Sound and Vibration, Feb 2005 by Lang, George Fox

The hardy pioneer who brings a really new and needed product to market and then evolves himself as he builds a successful business to serve a narrowly defined market has been vanishing from the American scene. We will miss these heroes when the last one expires. The middle-men who will pretend to fill their void will give us only mediocre offerings and lip (instead of) service. We will deserve this fate if we fail to support the small businesses that try to surface to serve our needs or turn our backs on the established ones that have. Our success as a nation is strongly linked to the success of our technical innovators who choose to run the entrepreneurial gauntlet.

Over the last four decades I have taken occasional breaks from sniffing ketones to actually indulge in the industrial process. It has been my good fortune to wear the harness of several good enterprises and that of a couple of real losers. Without doubt, the high point of my career was my years with Federalcum-Nicolet Scientific Corporation and the reason for this was the character of its founder, Henry Bickel. Henry is the quintessential American technical entrepreneur. He is a gentleman in the truest sense of that word and a man of quiet courage. I am very proud to have been associated with him and the products his genius begat.

I became enamored of signal processing while working at the General Motors Proving Ground in the (old) Noise & Vibration Laboratory. I took some interviews in the industry with the strong expectation of joining Spectral Dynamics in sunny San Diego. I visited Federal Scientific in their "nondescript Harlem loft" (as the New York Times called it in 1973 when the Watergate tapes were analyzed there) strictly as a salary data point. What I found there in the shadow of Columbia University was so exciting that the horrid location became irrelevant; I had to become part of their effort.

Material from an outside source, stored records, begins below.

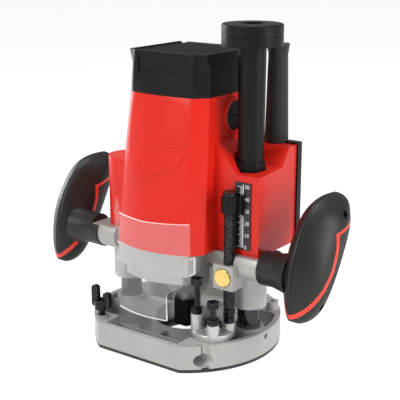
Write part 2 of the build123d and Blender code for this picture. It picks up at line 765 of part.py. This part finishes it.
def stripe_zone(offset_front, offset_back):
    """Prism between two lines parallel to the red inlay's path."""
    front = [(s, t + offset_front) for s, t in STRIPE]
    back = [(s, t - offset_back) for s, t in reversed(STRIPE)]
    face = make_face(Polyline(*front, *back, close=True))
    return extrude(GRIP_PLANE.offset(90) * face, 70)


def grip_zone():
    """Prism behind the red inlay, where the rubber lies."""
    edge = [(s, t - 1.7) for s, t in STRIPE]
    face = make_face(Polyline(*edge, (-60, -40), (42, -40), close=True))
    return extrude(GRIP_PLANE.offset(90) * face, 70)


SKIN = 1.8


def local_bar(s, t, x0, x1, r):
    """Cylinder along X at a place on the grip."""
    p = GRIP_PLANE.from_local_coords((s, t, 0))
    return bar((x0, p.Y, p.Z), (1, 0, 0), x1 - x0, r)


TRIGGER = ((2, 30), (109.5, 120.5))
HANDLE_SCREWS = ((35.4, -3.5), (-39.0, -12.0))
HEAD_X = 129.0           # seat of the closing screws


def trigger_block(grow, top, bottom):
    (s0, s1), (x0, x1) = TRIGGER
    block = Solid.make_box(s1 - s0 + 2 * grow, top - bottom, x1 - x0 + 2 * grow)
    place = GRIP_PLANE * Location((s0 - grow, bottom, x0 - grow))
    return block.moved(place)


def handle_parts():
    """The right handle's pieces."""
    pod = grip_solid(0)
    core = grip_solid(SKIN)
    cavity = grip_solid(4.2)
    skin = pod - core
    grip = skin & grip_zone()
    inlay = skin & stripe_zone(1.7, 1.7)
    stub = bar((STUB_X + 0.2, STUB_Y, STUB_Z), (1, 0, 0), 118 - STUB_X, STUB_R)
    stub += Solid.make_cone(STUB_R, 17, 14, Plane(origin=(100, STUB_Y, STUB_Z), z_dir=(1, 0, 0)))
    stub = stub - bar((PLATE_X - 6, STUB_Y, STUB_Z), (1, 0, 0), 10, 20)
    grip -= stub
    inlay -= stub
    for i in range(3):
        slab = Solid.make_box(46, 1.1, 30).moved(GRIP_PLANE * Location((-30, -9.5 - 3 * i, PLATE_X)))
        grip -= slab & (pod - grip_solid(0.8))
    shell = (pod - grip_zone() - stripe_zone(1.7, 1.7)) + (core - cavity)
    shell = shell + (stub - cavity) - cavity
    shell -= bar((STUB_X - 1, STUB_Y, STUB_Z), (1, 0, 0), 17, 8.1)
    shell -= bar((STUB_X - 1, STUB_Y, STUB_Z), (1, 0, 0), 30, 2.6)
    shell -= bar((108.4, STUB_Y, STUB_Z), (1, 0, 0), 10, 5.2)
    for s, t in HANDLE_SCREWS:
        shell += local_bar(s, t, 106, 142, 4.2) & grip_solid(SKIN + 0.1)
        recess = local_bar(s, t, HEAD_X, 150, 3.3)
        shell -= local_bar(s, t, PLATE_X - 1, HEAD_X + 1, 1.6)
        shell -= local_bar(s, t, 112.5, PLATE_X, 1.5)
        shell -= recess
        grip -= recess
        inlay -= recess
    shell -= trigger_block(-0.4, 4.1, -8.1)
    seam = box((PLATE_X - 0.4, PLATE_X + 0.4), (-90, 90), (20, 190)) - grip_solid(0.6)
    shell -= seam
    grip -= seam
    outer = shell & box((PLATE_X, 160), (-90, 90), (20, 190))
    inner = shell & box((60, PLATE_X), (-90, 90), (20, 190))
    return inner, outer, grip, inlay


def handle_screws():
    """The screws that close a grip."""
    screws = []
    for s, t in HANDLE_SCREWS:
        head = local_bar(s, t, HEAD_X, HEAD_X + 2.6, 2.9) - local_bar(s, t, HEAD_X + 1.4, HEAD_X + 3, 1.2)
        screw = (head + local_bar(s, t, 113, HEAD_X + 0.5, 1.5)).solid()
        screws += [screw, mirrored(screw).solid()]
    return Compound(children=screws)


def left_collar():
    """Skirt of the left handle over the bracket's arm."""
    start = (-STUB_X - 0.2, STUB_Y, STUB_Z)
    ring = bar(start, (1, 0, 0), 8.5, STUB_R + 0.2) - bar(start, (1, 0, 0), 11, 13.1)
    return ring & box((-100, -70), (-40, 40), (40, BRACKET_TOP - 0.3))


def handle_bolts():
    """Bolts that hold the handles on the bracket's arms."""
    bolts = []
    for side in (-1, 1):
        shank = bar((side * 88.6, STUB_Y, STUB_Z), (side, 0, 0), 21, 2.45)
        head = bar((side * 108.5, STUB_Y, STUB_Z), (side, 0, 0), 4, 4.6)
        bolts.append((shank + head).solid())
    return Compound(children=bolts)


def trigger_switch():
    """Mains switch behind the trigger."""
    return trigger_block(-0.5, 4, -8)


# ---- assembly -----------------------------------------------------------------------------------
def many(shape, least=1.0):
    solids = [s for s in shape.solids() if s.volume > least]
    return Compound(children=solids) if len(solids) > 1 else solids[0]


def all_nodes():
    inner, outer, grip, inlay = handle_parts()
    nodes = {
        "base_plate": base_plate(),
        "base_plate_screws": base_plate_screws(),
        "base_casting": base_casting(),
        "left_column": column(-1),
        "right_column": column(1),
        "column_wipers": column_wipers(),
        "column_set_screw": column_set_screws(),
        "height_stud": threaded_rod(),
        "stopper_turret": stopper_turret(),
        "turret_pivot_screw": turret_cap(),
        "short_stop_bolt": stop_bolt(0),
        "middle_stop_bolt": stop_bolt(1),
        "tall_stop_bolt": stop_bolt(2),
        "stop_lock_nuts": stop_lock_nuts(),
        "fence_thumb_screw": fence_thumb_screw(),
        "motor_bracket": motor_bracket(),
        "guide_bushes": guide_bushes(),
        "left_column_spring": column_spring(-1),
        "right_column_spring": column_spring(1),
        "lock_lever": lock_lever(),
        "lock_bolt": lock_bolt(),
        "stop_pole": stop_pole() + pole_knob(),
        "depth_pointer": depth_pointer(),
        "fast_feed_button": fast_feed_button(),
        "scale_plate": scale_plate(),
        "motor_housing": motor_housing(),
        "housing_screws": housing_screws(),
        "top_cover": top_cover(),
        "nameplate": nameplate(),
        "rear_cover": rear_cover(),
        "cord_guard": cord_guard(),
        "height_nut": height_nut(),
        "height_knob": height_knob(),
        "spindle": spindle(),
        "collet": collet(),
        "collet_nut": collet_nut(),
        "spindle_bearings": spindle_bearings(),
        "fan": fan(),
        "fan_baffle": fan_baffle(),
        "handle_screws": handle_screws(),
        "handle_bolts": handle_bolts(),
        "trigger_switch": trigger_switch(),
        "armature": armature(),
        "commutator": commutator(),
        "stator": stator(),
        "bearing_bridge": bearing_bridge(),
        "brush_holders": brush_holders(),
        "carbon_brushes": carbon_brushes(),
        "brush_caps": brush_caps(),
        "shaft_lock_button": shaft_lock_button(),
        "chip_deflector": chip_deflector(),
        "right_handle_inner": inner - trigger_block(0.4, 0, -30),
        "right_handle_outer": outer,
        "right_grip": grip - trigger_block(0.4, 0, -30),
        "right_inlay": inlay,
        "left_handle_inner": mirrored(inner) + left_collar(),
        "left_handle_outer": mirrored(outer),
        "left_grip": mirrored(grip),
        "left_inlay": mirrored(inlay),
        "trigger": trigger_block(0, -14, -23.5),
    }
    return nodes


if __name__ == "__main__":
    for name, shape in all_nodes().items():
        solids = many(shape)
        export_step(solids, f"parts/{name}.step")
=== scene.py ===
import bpy
import bmesh
import json
from math import radians
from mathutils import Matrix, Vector
from mathutils.bvhtree import BVHTree


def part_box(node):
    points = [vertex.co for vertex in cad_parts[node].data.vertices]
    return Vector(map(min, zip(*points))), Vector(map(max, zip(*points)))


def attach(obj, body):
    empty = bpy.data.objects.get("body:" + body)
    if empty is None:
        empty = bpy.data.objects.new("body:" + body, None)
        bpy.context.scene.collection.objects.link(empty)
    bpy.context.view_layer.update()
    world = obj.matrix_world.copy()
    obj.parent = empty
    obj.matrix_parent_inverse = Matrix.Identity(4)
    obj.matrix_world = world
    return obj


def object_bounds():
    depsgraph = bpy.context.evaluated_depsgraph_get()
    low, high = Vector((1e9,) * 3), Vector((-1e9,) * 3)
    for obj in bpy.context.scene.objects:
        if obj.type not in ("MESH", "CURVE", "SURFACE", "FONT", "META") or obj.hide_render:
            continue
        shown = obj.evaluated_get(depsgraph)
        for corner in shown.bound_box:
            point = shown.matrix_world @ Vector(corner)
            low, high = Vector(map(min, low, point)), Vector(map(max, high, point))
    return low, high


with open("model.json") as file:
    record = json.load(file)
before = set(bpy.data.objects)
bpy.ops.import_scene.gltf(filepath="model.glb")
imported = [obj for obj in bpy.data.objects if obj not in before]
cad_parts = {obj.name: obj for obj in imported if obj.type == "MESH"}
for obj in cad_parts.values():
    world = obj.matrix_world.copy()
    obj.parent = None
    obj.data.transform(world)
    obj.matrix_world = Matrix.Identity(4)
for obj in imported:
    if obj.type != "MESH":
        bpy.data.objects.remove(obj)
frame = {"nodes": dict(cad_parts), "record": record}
cad_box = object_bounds()
NODES = frame["nodes"]
MM = 0.001

# printed scale, metres
LINE_INSET = 7.6 * MM      # from the plate's left edge to the long white rule
LINE_WIDTH = 0.7 * MM
ZERO_RISE = 2.2 * MM       # from the plate's lower edge to the zero mark
SCALE_LENGTH = 52 * MM
MARK_HALF = 0.2 * MM
MARK_REACH = {10: 5.2 * MM, 5: 3.8 * MM, 1: 2.6 * MM}   # length of a mark, by its step in mm
MARKS = 51
PRINT_LIFT = 0.05 * MM
PRINT_DEPTH = 0.15 * MM
NUMBER_SIZE = 4.4 * MM
NUMBER_DEPTH = 0.06 * MM
NUMBER_GAP = 1.7 * MM      # from the rule's left edge to the numbers
NUMBERS = 6

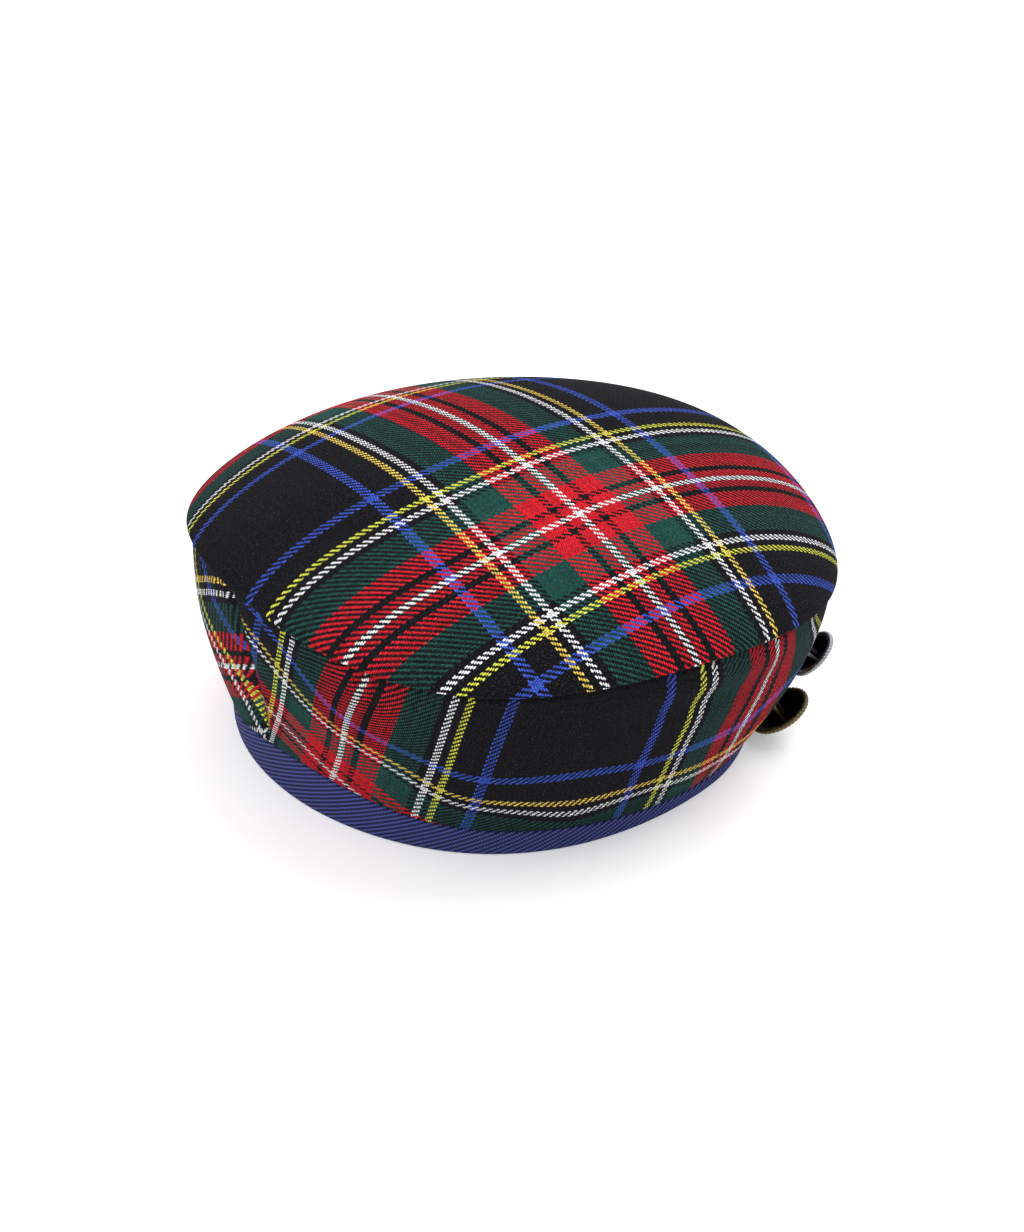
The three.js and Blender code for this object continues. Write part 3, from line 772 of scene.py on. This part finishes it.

I came home and told my wife. "I just took an interview in the worst hell-hole factory I've ever seen . . . and I'm going to go to work there." It proved to be a sound life decision, one of the best I have ever made and one of the few I have never regretted.

The move from Ann Arbor, Michigan to a New Jersey suburb proved a domestic disaster. Somewhere in the months between accepting the offer and buying a new home (remember when proper notice was more than two weeks?), the mortgage rate in NJ hit the usury ceiling at 8.5%. Banks responded to this by requiring a 40% down payment for a home in an already expensive market. We bought a miniscule 3-bedroom ranch house (read formerly two bedroom with usable closets) and paid more in property taxes than our total cost of Michigan housing in the prior year. That enticing salary increase rapidly evaporated into the litigious NJ mists and I became an embattled NYC commuter.

However, the job proved to be excellent. I had joined forces with some of the most talented people I have ever known and found myself welcomed by the best friends a fellow could ask for. Our small company was really quite family-like and we were guided by a "good Papa" (and three skilled 'uncles' - Dick Rothschild, Reinhold Volgel and Harold Klipper). Federal's products were innovative and quality was a watchword, long before American industry was choking on the ISO 9000 red herring.